We will continue to learn from our errors and openly criticize them. But the main blow must not be directed at “tailing nationalism.” Narrow nationalism is a reaction to white chauvinism and national oppression. It can only be defeated among the people in the course of the main struggle against all national oppression.

In summary then, it is our view that the recent attacks on the OL and other revolutionary organizations in the paper. Revolution, serve to reveal the opportunism of the RU.

Faced with internal dissension and splits and growing isolation from the struggles of the workers and oppressed people, the RU leadership has engaged in these vicious attacks on other sections of the revolutionary movement in order to take the heat off of themselves and pacify their own rank and file.

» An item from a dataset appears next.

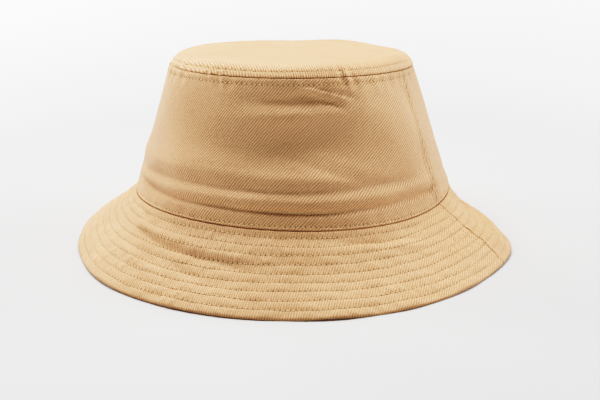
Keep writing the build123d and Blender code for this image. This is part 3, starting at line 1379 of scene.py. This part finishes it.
@dataclass
class Sewing:
    """Rows of stitches along paths, made by one Geometry Nodes tree.

    Attributes:
        thread: the thread's material.
        width: width of the thread.
        arch: how far a stitch stands over its row.
        dive: how deep its ends go.
        fill: how much of the pitch a stitch shows.
        unevenness: how far a stitch strays in size and direction, as a share.
        tree: the Geometry Nodes tree.
        sockets: identifiers of its inputs, by their names.
    """

    thread: bpy.types.Material
    width: float = 0.42 * MM
    arch: float = 0.16 * MM
    dive: float = 0.18 * MM
    fill: float = 0.68
    unevenness: float = 0.07
    tree: bpy.types.GeometryNodeTree = field(init=False)
    sockets: dict[str, str] = field(init=False)

    def __post_init__(self) -> None:
        """Build the tree and note its inputs' identifiers."""
        self.tree = bpy.data.node_groups.new("stitch_row", "GeometryNodeTree")
        self.sockets = {}
        face = self.tree.interface
        face.new_socket(name="Geometry", in_out="OUTPUT", socket_type="NodeSocketGeometry")
        named = {"Geometry": "Geometry", "Stitches": "Int", "Stitch Length": "Float", "Width": "Float",
                 "Arch": "Float", "Dive": "Float", "Unevenness": "Float", "Seed": "Int", "Thread": "Material"}
        for title, kind in named.items():
            socket = face.new_socket(name=title, in_out="INPUT", socket_type=f"NodeSocket{kind}")
            self.sockets[title] = socket.identifier
        self.wire()

    def stitch(self, nodes: Nodes, given: bpy.types.NodeInputs) -> bpy.types.NodeSocket:
        """Lay out one bowed stitch.

        Args:
            nodes: the tree being filled in.
            given: the tree's inputs.

        Returns:
            The stitch's mesh.
        """
        half, back = (nodes.math("MULTIPLY", given["Stitch Length"], share) for share in (0.5, -0.5))
        deep = nodes.math("MULTIPLY", given["Dive"], -1.0)
        high = nodes.math("MULTIPLY", given["Arch"], 2.0)
        places = ("Start", {"X": back, "Z": deep}), ("Middle", {"Z": high}), ("End", {"X": half, "Z": deep})
        bow = {title: nodes.node("ShaderNodeCombineXYZ", place).outputs[0] for title, place in places}
        bow = nodes.node("GeometryNodeCurveQuadraticBezier", {"Resolution": 6, **bow}).outputs["Curve"]
        radius = nodes.math("MULTIPLY", given["Width"], 0.5)
        ring = nodes.node("GeometryNodeCurvePrimitiveCircle", {"Resolution": 6, "Radius": radius})
        tube = {"Curve": bow, "Profile Curve": ring.outputs["Curve"], "Fill Caps": True}
        return nodes.node("GeometryNodeCurveToMesh", tube).outputs["Mesh"]

    def wire(self) -> None:
        """Lay out the tree: a row of points, a stitch on each, one mesh."""
        nodes = Nodes(self.tree)
        given = nodes.node("NodeGroupInput").outputs
        path = nodes.node("GeometryNodeMeshToCurve", {"Mesh": given["Geometry"]}).outputs["Curve"]
        row = nodes.node("GeometryNodeResampleCurve", {"Curve": path, "Count": given["Stitches"]})
        up = nodes.node("GeometryNodeInputNamedAttribute", {"Name": "face_out"}, data_type="FLOAT_VECTOR")
        jitter = nodes.node("FunctionNodeRandomValue", {0: (-1, -1, -1), 1: (1, 1, 1), "Seed": given["Seed"]},
                            data_type="FLOAT_VECTOR")
        slack = nodes.node("ShaderNodeVectorMath", {0: jitter.outputs[0], "Scale": given["Unevenness"]},
                           operation="SCALE").outputs[0]
        tangent = nodes.node("GeometryNodeInputTangent").outputs[0]
        strayed, size = (nodes.node("ShaderNodeVectorMath", {0: slack, 1: other}, operation="ADD").outputs[0]
                         for other in (tangent, (1, 1, 1)))
        turn = nodes.node("FunctionNodeAxesToRotation", {0: up.outputs["Attribute"], 1: strayed},
                          primary_axis="Z", secondary_axis="X").outputs[0]
        stitches = nodes.node("GeometryNodeInstanceOnPoints", {
            "Points": row.outputs["Curve"], "Instance": self.stitch(nodes, given),
            "Rotation": turn, "Scale": size})
        real = nodes.node("GeometryNodeRealizeInstances", {"Geometry": stitches.outputs["Instances"]})
        smooth = nodes.node("GeometryNodeSetShadeSmooth", {"Geometry": real.outputs["Geometry"]})
        dressed = nodes.node("GeometryNodeSetMaterial", {"Geometry": smooth.outputs["Geometry"],
                                                         "Material": given["Thread"]})
        nodes.node("NodeGroupOutput", {"Geometry": dressed.outputs["Geometry"]})

    def path(self, name: str, runs: list[Run], closed: bool) -> bpy.types.Mesh:
        """Draw the lines that rows of stitches follow.

        Args:
            name: the mesh's name.
            runs: for each row, its points and the directions away from the cloth.
            closed: whether each row comes round to its start.

        Returns:
            A mesh of edges, with the directions stored on its points.
        """
        edges, first = [], 0
        for points, _ in runs:
            numbers = list(range(first, first + len(points)))
            edges.extend(zip(numbers, numbers[1:] + numbers[:1] if closed else numbers[1:]))
            first += len(points)
        path = bpy.data.meshes.new(name)
        path.from_pydata(np.concatenate([points for points, _ in runs]).tolist(), edges, [])
        outs = np.concatenate([out for _, out in runs])
        stored = path.attributes.new("face_out", "FLOAT_VECTOR", "POINT")
        stored.data.foreach_set("vector", outs.astype(np.float32).ravel())
        return path

    def sew(self, node: str, runs: list[Run], closed: bool, count: int, seed: int,
            pitch: float = SEAMS.pitch) -> None:
        """Make and keep one piece of stitches.

        Args:
            node: the CAD node that it stands for.
            runs: for each row, its points and the directions away from the cloth.
            closed: whether each row comes round to its start.
            count: stitches in each row.
            seed: fixes the stitches' unevenness.
            pitch: length of one stitch.
        """
        name = node + "_thread"
        path = self.path(name + "_path", runs, closed)
        carrier = stand(name + "_path", path)
        modifier = carrier.modifiers.new("stitches", "NODES")
        modifier.node_group = self.tree
        values = {"Stitches": count, "Stitch Length": pitch * self.fill, "Width": self.width,
                  "Arch": self.arch, "Dive": self.dive, "Unevenness": self.unevenness, "Seed": seed,
                  "Thread": self.thread}
        for title, value in values.items():
            modifier[self.sockets[title]] = value
        view = bpy.context.evaluated_depsgraph_get()
        mesh = bpy.data.meshes.new_from_object(carrier.evaluated_get(view), depsgraph=view)
        mesh.name = name
        carrier.modifiers.remove(modifier)
        bpy.data.objects.remove(carrier)
        bpy.data.meshes.remove(path)
        keep(stand(name, mesh), HAT, Slot.THREAD, node)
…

The common thread running through their actions, has been a kind of petty bourgeois, anti-Marxist opportunism which takes on the form of white chauvinism and liquidation of the national question and the struggles for democratic rights of minorities and women. The RU has violated the principles of the anti-imperialist united front; has engaged in splitting and wrecking activities within the movement; and has abandoned all communist work within the trade unions.

This represents a line which is “super revolutionary” and ultra-“leftist” in form, but is rightist in essence and, as it has done in the Boston events, places them objectively on the side of the reactionaries.

A new communist party can be built only in militant opposition to both modern revisionism and the CPUSA and the petty bourgeois “leftism” of groups like the RU.